§ **What is asked**
Both the line containing "module rear_lid_links() at_rear()" and the line containing "obj.parent = empty" belong in the answer, along with every line between them; print exactly those.

* * * * * * *

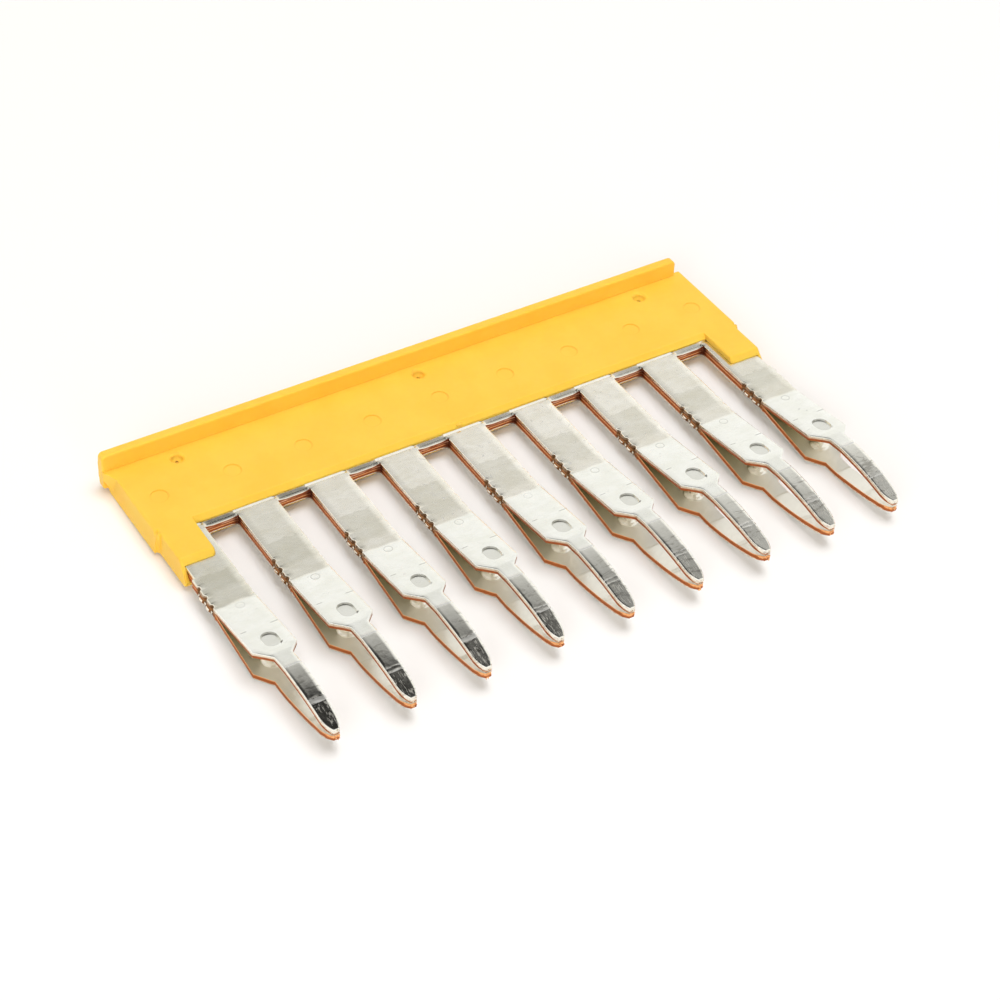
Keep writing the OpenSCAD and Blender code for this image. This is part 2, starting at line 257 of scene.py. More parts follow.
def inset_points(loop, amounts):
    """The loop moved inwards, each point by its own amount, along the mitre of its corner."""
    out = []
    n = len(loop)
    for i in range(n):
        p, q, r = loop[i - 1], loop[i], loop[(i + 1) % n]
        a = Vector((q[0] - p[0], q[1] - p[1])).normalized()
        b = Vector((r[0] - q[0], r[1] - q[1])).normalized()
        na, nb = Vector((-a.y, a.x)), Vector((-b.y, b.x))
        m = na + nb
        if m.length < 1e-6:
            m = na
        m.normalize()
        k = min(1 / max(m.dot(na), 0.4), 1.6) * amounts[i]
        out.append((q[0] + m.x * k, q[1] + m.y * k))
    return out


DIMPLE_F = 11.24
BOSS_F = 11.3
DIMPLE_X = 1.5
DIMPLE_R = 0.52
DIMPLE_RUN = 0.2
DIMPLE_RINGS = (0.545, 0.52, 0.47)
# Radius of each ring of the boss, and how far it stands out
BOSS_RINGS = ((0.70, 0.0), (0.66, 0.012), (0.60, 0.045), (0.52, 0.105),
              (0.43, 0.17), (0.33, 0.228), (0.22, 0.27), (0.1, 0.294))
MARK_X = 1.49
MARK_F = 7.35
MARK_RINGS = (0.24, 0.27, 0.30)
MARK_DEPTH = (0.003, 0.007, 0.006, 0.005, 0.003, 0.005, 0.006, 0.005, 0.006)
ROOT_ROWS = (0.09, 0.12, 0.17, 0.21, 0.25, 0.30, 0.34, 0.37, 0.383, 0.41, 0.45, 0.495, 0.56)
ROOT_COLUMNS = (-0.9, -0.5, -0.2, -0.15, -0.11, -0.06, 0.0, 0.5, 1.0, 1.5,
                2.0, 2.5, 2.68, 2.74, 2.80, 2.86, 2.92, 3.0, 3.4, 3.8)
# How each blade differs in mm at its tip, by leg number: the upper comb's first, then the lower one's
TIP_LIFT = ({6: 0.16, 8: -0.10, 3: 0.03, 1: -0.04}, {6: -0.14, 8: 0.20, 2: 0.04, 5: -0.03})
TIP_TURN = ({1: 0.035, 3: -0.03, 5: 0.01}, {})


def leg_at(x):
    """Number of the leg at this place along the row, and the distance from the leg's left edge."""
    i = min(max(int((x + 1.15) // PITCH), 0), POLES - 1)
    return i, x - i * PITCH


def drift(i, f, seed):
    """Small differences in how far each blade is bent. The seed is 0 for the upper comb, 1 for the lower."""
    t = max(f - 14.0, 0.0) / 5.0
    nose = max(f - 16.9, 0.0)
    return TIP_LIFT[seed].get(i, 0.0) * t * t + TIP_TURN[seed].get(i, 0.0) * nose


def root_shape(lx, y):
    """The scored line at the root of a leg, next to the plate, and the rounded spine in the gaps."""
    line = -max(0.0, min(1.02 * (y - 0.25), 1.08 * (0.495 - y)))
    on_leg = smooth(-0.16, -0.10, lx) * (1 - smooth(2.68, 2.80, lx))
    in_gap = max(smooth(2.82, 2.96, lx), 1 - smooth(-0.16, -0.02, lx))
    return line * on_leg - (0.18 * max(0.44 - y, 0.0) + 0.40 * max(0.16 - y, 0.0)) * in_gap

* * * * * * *

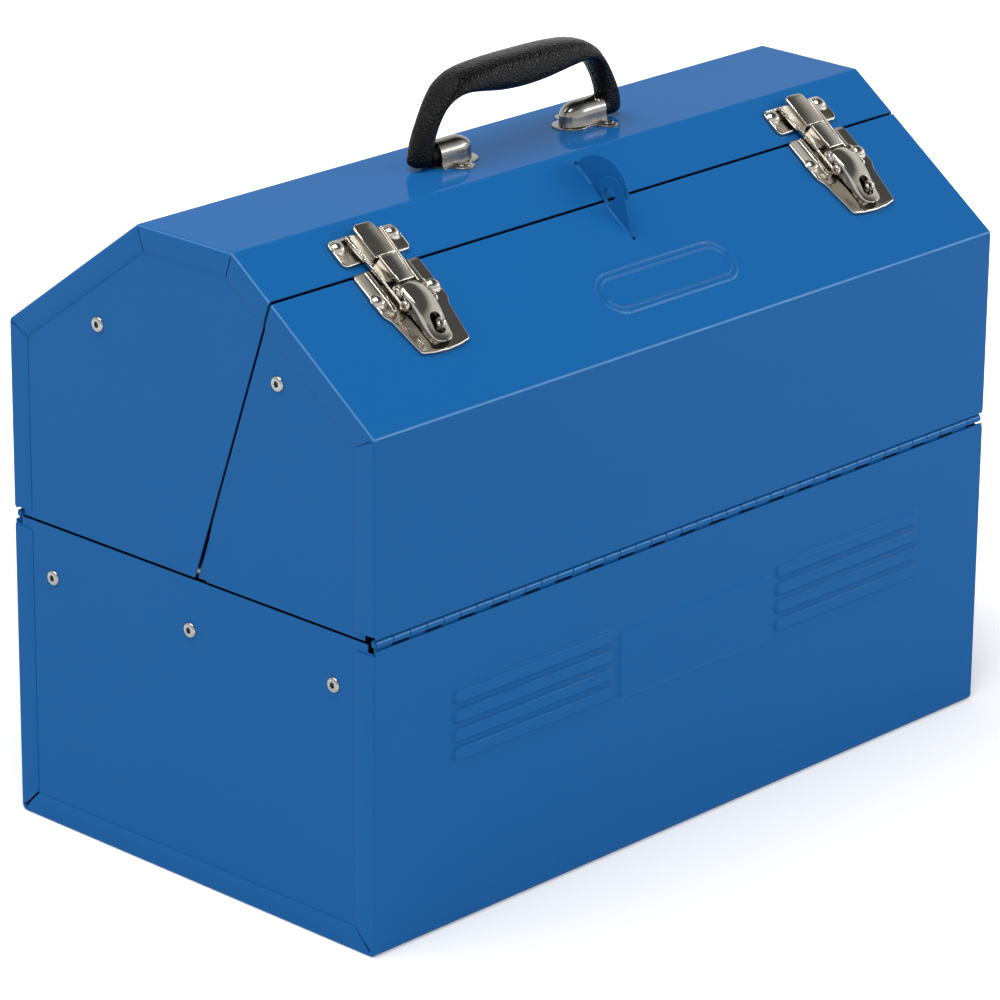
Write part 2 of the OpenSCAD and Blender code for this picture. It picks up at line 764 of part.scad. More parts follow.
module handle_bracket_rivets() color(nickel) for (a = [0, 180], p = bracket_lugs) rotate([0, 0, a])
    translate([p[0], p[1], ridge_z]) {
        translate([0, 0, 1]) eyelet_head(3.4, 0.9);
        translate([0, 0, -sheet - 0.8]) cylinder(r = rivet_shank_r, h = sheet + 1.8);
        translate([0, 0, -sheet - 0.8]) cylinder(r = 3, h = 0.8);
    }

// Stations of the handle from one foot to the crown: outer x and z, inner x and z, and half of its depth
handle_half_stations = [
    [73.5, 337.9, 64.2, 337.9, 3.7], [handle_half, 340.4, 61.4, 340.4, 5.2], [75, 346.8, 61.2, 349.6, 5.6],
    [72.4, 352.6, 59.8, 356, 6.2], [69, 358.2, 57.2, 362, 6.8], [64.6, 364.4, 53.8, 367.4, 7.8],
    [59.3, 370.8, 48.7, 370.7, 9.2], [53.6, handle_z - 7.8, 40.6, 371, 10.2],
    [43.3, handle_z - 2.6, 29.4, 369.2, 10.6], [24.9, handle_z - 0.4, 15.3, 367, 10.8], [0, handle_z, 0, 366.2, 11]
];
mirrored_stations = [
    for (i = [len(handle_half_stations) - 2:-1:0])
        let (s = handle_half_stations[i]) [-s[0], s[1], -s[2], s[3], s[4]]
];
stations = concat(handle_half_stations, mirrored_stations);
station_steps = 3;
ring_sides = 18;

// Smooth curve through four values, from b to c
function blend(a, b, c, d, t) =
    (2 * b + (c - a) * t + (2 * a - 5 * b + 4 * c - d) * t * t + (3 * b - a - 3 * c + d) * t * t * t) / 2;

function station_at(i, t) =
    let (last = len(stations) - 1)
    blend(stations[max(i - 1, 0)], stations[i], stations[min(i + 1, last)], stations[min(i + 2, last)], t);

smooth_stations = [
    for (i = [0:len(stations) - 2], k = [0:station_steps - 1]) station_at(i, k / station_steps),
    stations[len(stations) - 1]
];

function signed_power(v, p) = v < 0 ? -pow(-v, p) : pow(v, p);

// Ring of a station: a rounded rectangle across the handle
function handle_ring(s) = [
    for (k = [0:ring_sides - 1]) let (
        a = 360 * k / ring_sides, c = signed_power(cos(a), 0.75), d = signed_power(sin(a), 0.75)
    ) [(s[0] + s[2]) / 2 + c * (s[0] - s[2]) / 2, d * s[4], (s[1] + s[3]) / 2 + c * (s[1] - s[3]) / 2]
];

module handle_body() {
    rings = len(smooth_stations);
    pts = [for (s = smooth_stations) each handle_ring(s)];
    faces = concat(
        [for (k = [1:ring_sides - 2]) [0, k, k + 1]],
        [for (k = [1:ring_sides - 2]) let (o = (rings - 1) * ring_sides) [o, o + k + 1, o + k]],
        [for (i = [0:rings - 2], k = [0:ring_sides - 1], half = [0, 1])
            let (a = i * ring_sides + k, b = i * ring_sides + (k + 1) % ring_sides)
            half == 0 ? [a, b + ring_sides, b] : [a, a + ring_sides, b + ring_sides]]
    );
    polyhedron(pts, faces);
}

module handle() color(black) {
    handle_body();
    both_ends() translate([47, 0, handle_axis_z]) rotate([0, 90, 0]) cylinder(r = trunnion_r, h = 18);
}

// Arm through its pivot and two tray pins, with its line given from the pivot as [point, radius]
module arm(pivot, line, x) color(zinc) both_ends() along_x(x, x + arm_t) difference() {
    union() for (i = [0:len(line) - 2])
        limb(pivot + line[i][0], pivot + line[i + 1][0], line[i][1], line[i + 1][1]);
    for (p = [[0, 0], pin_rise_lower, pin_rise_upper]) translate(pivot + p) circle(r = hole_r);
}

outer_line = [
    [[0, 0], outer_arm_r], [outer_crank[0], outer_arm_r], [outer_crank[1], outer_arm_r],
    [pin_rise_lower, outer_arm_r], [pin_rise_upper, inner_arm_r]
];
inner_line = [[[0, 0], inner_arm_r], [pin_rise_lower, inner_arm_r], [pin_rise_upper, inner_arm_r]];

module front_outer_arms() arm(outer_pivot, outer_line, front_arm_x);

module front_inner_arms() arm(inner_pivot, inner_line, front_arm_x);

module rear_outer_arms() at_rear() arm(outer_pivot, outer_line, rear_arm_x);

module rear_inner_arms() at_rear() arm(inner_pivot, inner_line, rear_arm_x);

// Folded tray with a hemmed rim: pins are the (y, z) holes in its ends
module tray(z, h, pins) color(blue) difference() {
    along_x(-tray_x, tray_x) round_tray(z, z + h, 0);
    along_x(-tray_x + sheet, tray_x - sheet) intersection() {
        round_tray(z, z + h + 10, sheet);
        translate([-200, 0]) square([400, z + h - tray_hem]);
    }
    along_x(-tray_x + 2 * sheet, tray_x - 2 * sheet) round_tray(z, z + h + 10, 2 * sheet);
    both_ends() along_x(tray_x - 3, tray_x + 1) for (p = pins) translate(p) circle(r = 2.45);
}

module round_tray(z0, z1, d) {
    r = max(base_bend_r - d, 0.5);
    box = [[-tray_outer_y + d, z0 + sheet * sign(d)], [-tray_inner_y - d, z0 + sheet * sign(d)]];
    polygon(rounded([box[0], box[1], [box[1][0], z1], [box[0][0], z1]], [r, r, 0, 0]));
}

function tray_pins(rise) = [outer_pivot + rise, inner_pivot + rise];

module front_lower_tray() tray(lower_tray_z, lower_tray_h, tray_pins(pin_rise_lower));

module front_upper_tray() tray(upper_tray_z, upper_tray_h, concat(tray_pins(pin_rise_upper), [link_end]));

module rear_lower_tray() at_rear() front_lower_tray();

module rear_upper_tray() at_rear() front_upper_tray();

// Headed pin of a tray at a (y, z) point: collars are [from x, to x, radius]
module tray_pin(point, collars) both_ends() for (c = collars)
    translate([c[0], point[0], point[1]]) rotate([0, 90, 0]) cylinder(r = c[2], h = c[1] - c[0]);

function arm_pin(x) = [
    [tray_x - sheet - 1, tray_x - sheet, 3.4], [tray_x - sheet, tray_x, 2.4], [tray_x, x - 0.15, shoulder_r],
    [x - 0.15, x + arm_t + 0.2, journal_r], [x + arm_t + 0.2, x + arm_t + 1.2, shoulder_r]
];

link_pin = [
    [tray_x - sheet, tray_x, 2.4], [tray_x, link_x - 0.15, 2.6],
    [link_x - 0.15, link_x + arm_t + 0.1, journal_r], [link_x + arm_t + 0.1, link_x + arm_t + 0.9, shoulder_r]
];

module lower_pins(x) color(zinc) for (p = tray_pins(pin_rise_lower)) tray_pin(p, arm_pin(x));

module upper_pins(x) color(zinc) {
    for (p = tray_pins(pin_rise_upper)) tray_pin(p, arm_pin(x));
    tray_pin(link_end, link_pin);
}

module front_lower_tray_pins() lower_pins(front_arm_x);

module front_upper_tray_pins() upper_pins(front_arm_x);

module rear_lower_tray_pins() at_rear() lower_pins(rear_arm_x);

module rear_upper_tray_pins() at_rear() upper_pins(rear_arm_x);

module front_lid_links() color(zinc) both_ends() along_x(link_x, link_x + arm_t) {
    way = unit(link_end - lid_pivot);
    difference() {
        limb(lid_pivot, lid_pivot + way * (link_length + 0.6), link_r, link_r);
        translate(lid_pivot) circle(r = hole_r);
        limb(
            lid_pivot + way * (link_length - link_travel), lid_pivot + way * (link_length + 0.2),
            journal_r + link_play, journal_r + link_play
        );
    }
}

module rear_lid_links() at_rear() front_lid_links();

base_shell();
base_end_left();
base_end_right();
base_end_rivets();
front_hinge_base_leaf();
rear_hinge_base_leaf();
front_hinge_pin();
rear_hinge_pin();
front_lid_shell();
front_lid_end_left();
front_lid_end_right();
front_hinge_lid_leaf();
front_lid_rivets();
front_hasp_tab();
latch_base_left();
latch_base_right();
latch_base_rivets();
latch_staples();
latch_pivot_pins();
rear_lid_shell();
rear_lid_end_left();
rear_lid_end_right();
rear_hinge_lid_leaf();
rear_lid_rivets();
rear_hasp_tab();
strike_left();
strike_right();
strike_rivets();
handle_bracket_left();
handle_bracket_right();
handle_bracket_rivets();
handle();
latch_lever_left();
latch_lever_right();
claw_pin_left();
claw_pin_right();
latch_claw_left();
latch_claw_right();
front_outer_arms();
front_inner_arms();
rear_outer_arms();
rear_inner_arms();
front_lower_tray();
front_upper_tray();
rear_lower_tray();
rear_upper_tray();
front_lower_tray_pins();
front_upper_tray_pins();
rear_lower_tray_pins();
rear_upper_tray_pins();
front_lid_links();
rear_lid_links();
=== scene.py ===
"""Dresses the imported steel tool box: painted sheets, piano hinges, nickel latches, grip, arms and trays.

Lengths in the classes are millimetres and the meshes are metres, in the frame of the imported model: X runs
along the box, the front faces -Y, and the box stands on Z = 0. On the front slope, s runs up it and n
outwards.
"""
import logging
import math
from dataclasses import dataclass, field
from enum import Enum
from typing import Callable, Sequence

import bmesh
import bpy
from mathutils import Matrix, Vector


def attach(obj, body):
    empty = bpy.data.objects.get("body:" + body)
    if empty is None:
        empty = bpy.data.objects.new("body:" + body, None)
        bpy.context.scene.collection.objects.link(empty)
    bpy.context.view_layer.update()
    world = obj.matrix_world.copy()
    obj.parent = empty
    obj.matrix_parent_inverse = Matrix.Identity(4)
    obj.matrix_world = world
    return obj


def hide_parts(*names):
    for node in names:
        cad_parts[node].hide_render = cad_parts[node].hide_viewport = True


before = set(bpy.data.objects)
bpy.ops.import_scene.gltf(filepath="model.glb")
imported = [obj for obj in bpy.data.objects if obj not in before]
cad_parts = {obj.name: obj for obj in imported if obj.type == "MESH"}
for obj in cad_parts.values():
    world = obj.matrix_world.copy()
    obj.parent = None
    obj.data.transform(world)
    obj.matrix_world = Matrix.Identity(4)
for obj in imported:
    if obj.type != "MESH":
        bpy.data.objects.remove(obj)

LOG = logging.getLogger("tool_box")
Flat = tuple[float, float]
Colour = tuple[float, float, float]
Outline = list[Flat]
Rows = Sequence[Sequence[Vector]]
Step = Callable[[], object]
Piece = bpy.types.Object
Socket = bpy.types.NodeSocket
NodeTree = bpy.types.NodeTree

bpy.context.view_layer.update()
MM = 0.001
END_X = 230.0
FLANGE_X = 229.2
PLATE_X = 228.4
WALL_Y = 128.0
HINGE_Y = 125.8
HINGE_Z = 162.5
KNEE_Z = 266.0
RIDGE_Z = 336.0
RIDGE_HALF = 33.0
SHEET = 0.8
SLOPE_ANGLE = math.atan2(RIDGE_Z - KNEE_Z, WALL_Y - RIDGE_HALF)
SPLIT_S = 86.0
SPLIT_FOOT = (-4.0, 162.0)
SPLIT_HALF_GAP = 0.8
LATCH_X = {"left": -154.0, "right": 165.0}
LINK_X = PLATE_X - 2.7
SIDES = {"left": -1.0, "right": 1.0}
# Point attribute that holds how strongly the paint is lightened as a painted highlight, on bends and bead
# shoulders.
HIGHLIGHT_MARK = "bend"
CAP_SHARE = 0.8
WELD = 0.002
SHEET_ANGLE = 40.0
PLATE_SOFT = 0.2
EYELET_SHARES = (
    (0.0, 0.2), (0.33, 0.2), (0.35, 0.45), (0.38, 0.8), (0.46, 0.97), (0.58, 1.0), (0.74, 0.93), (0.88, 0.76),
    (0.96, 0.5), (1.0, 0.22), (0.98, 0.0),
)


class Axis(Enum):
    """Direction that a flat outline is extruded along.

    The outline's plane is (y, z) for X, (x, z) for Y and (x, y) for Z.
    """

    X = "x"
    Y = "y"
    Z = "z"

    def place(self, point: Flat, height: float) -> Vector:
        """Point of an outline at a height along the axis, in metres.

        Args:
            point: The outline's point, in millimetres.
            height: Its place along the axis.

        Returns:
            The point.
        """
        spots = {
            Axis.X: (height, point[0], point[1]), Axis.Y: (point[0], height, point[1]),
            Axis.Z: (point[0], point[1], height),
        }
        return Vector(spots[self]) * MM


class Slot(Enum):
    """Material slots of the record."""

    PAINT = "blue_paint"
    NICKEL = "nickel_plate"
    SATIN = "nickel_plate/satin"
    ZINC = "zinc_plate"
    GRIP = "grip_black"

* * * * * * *

§ **Response to this task**
module rear_lid_links() at_rear() front_lid_links();

base_shell();
base_end_left();
base_end_right();
base_end_rivets();
front_hinge_base_leaf();
rear_hinge_base_leaf();
front_hinge_pin();
rear_hinge_pin();
front_lid_shell();
front_lid_end_left();
front_lid_end_right();
front_hinge_lid_leaf();
front_lid_rivets();
front_hasp_tab();
latch_base_left();
latch_base_right();
latch_base_rivets();
latch_staples();
latch_pivot_pins();
rear_lid_shell();
rear_lid_end_left();
rear_lid_end_right();
rear_hinge_lid_leaf();
rear_lid_rivets();
rear_hasp_tab();
strike_left();
strike_right();
strike_rivets();
handle_bracket_left();
handle_bracket_right();
handle_bracket_rivets();
handle();
latch_lever_left();
latch_lever_right();
claw_pin_left();
claw_pin_right();
latch_claw_left();
latch_claw_right();
front_outer_arms();
front_inner_arms();
rear_outer_arms();
rear_inner_arms();
front_lower_tray();
front_upper_tray();
rear_lower_tray();
rear_upper_tray();
front_lower_tray_pins();
front_upper_tray_pins();
rear_lower_tray_pins();
rear_upper_tray_pins();
front_lid_links();
rear_lid_links();
=== scene.py ===
"""Dresses the imported steel tool box: painted sheets, piano hinges, nickel latches, grip, arms and trays.

Lengths in the classes are millimetres and the meshes are metres, in the frame of the imported model: X runs
along the box, the front faces -Y, and the box stands on Z = 0. On the front slope, s runs up it and n
outwards.
"""
import logging
import math
from dataclasses import dataclass, field
from enum import Enum
from typing import Callable, Sequence

import bmesh
import bpy
from mathutils import Matrix, Vector


def attach(obj, body):
    empty = bpy.data.objects.get("body:" + body)
    if empty is None:
        empty = bpy.data.objects.new("body:" + body, None)
        bpy.context.scene.collection.objects.link(empty)
    bpy.context.view_layer.update()
    world = obj.matrix_world.copy()
    obj.parent = empty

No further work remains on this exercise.